Aux taxes non prélevés, s’ajoutent les amendes. Les ivoiriens ne payent pas les amendes liées aux infractions du code de la route. On préfère une fois de plus s’arranger avec le policier plutôt que s’acquitter d’une sanction financière, qui va directement dans les caisses du Trésor.
Ahoussi Arthur, Directeur général adjoint du trésor, a révélé jeudi dernier lors d’une journée de sensibilisation contre l’alcool et le téléphone au volant, qu’en France par exemple, les amendes participent au financement du budget de l’Etat à environ 50%, tandis qu’en Côte d’Ivoire cette ressource y contribue seulement pour 1% à peine.
« Les amendes pourraient constituer une ressource substantielle au financement du budget de l’Etat si nous parvenons à sanctionner effectivement les contrevenants » a-t-il indiqué.
Mais selon Marius Comoé, président de la plateforme des associations de consommateurs de Côte d’Ivoire, tout est question de gouvernance.
« Si ceux mêmes qui dirigent les pays, se taillent la grosse part du gâteau, comment voulez-vous que les autres suivent ? Les gouvernements se suivent et se ressemblent malheureusement. On peut dire en effet que si l’Etat avait suffisamment les moyens, il pourrait subventionner un certain nombre de produits et ainsi éviter la flambée des prix. Cependant regardez en France. Le fisc est très rigide mais on a vu la colère des gilets jaunes face à la surtaxe. Tout part donc d’une volonté politique et il est temps qu’on se réveille. Aucun politicien ne viendra mener le combat à notre place car chacun lutte pour ses intérêts personnels » réagit-il.

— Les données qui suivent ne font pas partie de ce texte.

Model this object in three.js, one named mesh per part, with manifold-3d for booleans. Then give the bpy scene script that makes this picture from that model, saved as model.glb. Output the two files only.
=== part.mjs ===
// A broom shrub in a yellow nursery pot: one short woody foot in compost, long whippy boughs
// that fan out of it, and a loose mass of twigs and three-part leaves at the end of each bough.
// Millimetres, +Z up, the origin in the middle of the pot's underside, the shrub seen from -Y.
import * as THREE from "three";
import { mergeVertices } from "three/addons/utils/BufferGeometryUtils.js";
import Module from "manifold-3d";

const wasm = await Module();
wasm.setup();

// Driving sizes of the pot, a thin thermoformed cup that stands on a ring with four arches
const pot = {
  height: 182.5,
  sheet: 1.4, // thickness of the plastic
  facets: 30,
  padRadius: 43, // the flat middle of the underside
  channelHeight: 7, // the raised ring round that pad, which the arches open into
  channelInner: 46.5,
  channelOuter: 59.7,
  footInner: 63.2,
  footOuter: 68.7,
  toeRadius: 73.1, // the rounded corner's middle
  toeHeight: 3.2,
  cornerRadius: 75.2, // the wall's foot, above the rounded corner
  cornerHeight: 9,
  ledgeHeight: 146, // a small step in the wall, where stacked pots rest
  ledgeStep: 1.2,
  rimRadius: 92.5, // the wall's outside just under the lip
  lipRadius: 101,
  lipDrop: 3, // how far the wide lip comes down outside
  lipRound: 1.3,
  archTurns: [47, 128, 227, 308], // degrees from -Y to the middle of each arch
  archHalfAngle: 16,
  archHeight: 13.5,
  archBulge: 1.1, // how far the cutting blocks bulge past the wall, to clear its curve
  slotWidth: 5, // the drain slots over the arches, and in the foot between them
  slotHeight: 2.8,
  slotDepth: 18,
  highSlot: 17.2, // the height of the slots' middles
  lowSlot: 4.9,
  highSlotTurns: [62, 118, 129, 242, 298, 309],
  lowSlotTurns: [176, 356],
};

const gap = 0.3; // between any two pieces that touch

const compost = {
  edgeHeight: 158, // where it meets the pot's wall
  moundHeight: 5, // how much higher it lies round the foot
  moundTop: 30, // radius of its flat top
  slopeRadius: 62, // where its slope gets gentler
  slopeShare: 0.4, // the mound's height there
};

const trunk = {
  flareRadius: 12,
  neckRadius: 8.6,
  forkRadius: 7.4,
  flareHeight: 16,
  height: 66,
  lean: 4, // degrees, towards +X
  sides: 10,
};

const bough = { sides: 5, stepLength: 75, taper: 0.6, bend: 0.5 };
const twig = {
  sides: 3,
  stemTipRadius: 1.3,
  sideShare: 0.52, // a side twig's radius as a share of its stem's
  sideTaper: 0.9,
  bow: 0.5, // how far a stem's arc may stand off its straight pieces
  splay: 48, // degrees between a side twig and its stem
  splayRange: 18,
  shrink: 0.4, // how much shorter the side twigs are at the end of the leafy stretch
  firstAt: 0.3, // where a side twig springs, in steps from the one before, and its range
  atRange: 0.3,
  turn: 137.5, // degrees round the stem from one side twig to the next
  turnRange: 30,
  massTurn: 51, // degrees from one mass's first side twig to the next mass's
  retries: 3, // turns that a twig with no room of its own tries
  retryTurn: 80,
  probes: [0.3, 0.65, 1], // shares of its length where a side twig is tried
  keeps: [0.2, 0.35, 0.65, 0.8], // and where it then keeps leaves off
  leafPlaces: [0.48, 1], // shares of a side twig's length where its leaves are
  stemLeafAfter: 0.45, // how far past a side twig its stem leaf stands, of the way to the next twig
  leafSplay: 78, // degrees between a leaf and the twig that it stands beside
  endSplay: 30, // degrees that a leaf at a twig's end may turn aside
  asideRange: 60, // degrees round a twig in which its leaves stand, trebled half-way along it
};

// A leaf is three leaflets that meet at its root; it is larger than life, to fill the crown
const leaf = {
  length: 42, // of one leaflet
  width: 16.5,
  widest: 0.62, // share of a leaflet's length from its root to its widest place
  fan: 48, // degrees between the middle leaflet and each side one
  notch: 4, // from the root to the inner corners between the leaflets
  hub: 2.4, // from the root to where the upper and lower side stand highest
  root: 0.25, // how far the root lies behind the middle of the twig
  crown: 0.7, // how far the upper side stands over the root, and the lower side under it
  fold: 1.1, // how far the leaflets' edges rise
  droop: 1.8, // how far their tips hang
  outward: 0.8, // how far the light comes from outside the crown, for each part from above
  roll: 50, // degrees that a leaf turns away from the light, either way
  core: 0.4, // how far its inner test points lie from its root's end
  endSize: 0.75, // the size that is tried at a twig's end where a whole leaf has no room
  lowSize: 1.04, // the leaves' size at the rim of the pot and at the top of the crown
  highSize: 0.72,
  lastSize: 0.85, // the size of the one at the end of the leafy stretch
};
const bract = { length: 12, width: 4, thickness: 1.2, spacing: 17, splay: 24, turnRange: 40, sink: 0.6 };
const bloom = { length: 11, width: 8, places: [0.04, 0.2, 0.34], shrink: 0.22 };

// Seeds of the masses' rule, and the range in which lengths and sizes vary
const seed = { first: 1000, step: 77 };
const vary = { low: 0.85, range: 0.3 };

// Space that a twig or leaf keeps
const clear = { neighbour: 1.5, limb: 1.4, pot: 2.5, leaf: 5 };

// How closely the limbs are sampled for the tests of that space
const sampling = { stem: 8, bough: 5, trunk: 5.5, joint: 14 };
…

Pourtant en Afrique, certains pays ont réussi à mettre en place, une véritable politique de lutte contre la corruption. C’est le cas du Rwanda dont le président Paul Kagamé a séjourné sur les bords de la lagune Ebrié du 19 au 20 décembre dernier. Il a même abordé le sujet devant des chefs d’entreprises ivoiriens en présence du Vice-président Daniel Kablan Duncan.

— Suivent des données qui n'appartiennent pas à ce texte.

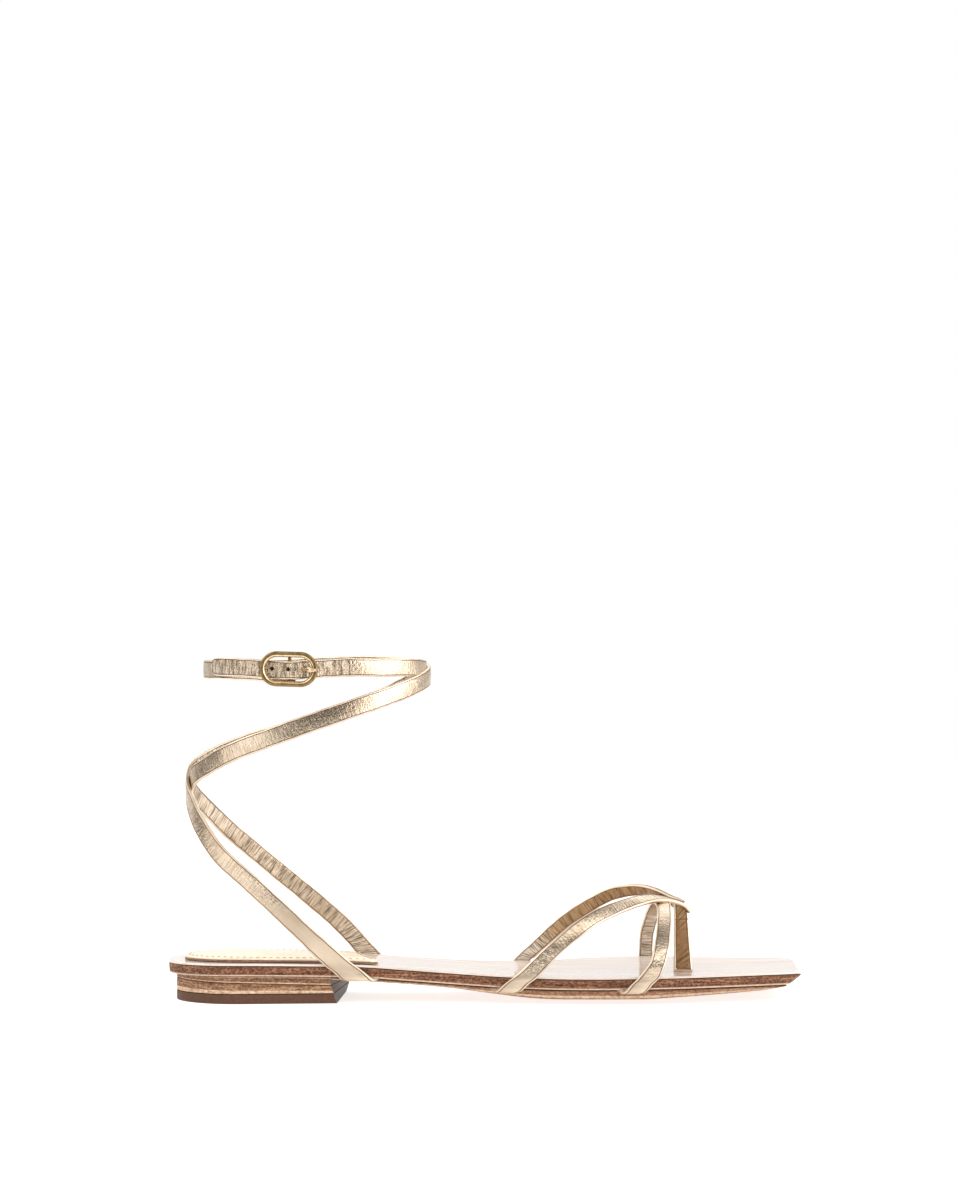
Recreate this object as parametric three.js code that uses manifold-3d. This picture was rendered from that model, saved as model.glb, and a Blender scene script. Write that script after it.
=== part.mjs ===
// Strappy thong sandal with crossed ankle straps, right shoe, in millimetres.
// +X points to the toe, -Y to the outer side of the foot, +Z up; the ground is z = 0.
import * as THREE from 'three';
import { mergeVertices } from 'three/addons/utils/BufferGeometryUtils.js';
import Module from 'manifold-3d';

const wasm = await Module();
wasm.setup();

// Sole: overall sizes
const soleLength = 255;
const ballHalfWidth = 42;
const seatHeight = 16.4;
const crownDrop = 2.6;
const heelEndLength = 26;
const heelEndFlat = 0.3;
const toeCornerRadius = 5.5;
const toeTip = 2.2;
const toeSlant = 0.085;
const endReach = 0.15;
const middle = 2;
const flatShare = 0.42;

// Layers of the sole
const insoleThickness = 0.8;
const boardThickness = 3.9;
const boardToeTaper = 5;
const boardEdgeTuck = 0.3;
const fitGap = 0.3;
const outsoleInset = 1.6;
const outsoleToeSetback = 1;
const outsoleToeTaper = 6;
const outsoleEdgeRound = 1.6;

// Heel stack
const heelInset = 2.4;
const heelBackInset = 3.2;
const breastPlace = 0.275;
const breastSlant = 0.22;
const breastGroundSlant = 0.12;
const toplift = 3.8;
const liftLineBack = 9.3;
const liftLineFront = 7.2;

// Heel pad
const padThickness = 1.6;
const padInset = 7.5;
const padBackInset = 6.5;
const padFrontPlace = 0.317;
const padFrontSlant = -0.24;

// Straps
const strapThickness = 1.8;
const strapBevel = 0.45;
const ankleStrapWidth = 7.4;
const vampStrapWidth = 6;
const toePostWidth = 8;
const toePostTopWidth = 5.7;
const toePostPlace = 0.823;
const toePostHead = 0.86;
const tuckDepth = 8;
const tuckMiddle = 0.45;
const edgeMiddle = 0.55;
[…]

« Combattre la corruption ne doit pas se faire de manière sélective, il faut aussi aller faire de gros poissons » a déclaré le Président rwandais Paul Kagamé, devant le patronat ivoirien ce jeudi 20 décembre, lors de sa visite dans le pays. Jusque-là, en Côte d’Ivoire, on s’est juste contenté des effets d’annonce.
La Côte d’Ivoire occupe la 18è place sur 54 pays en Afrique et est classée 103è au niveau mondial.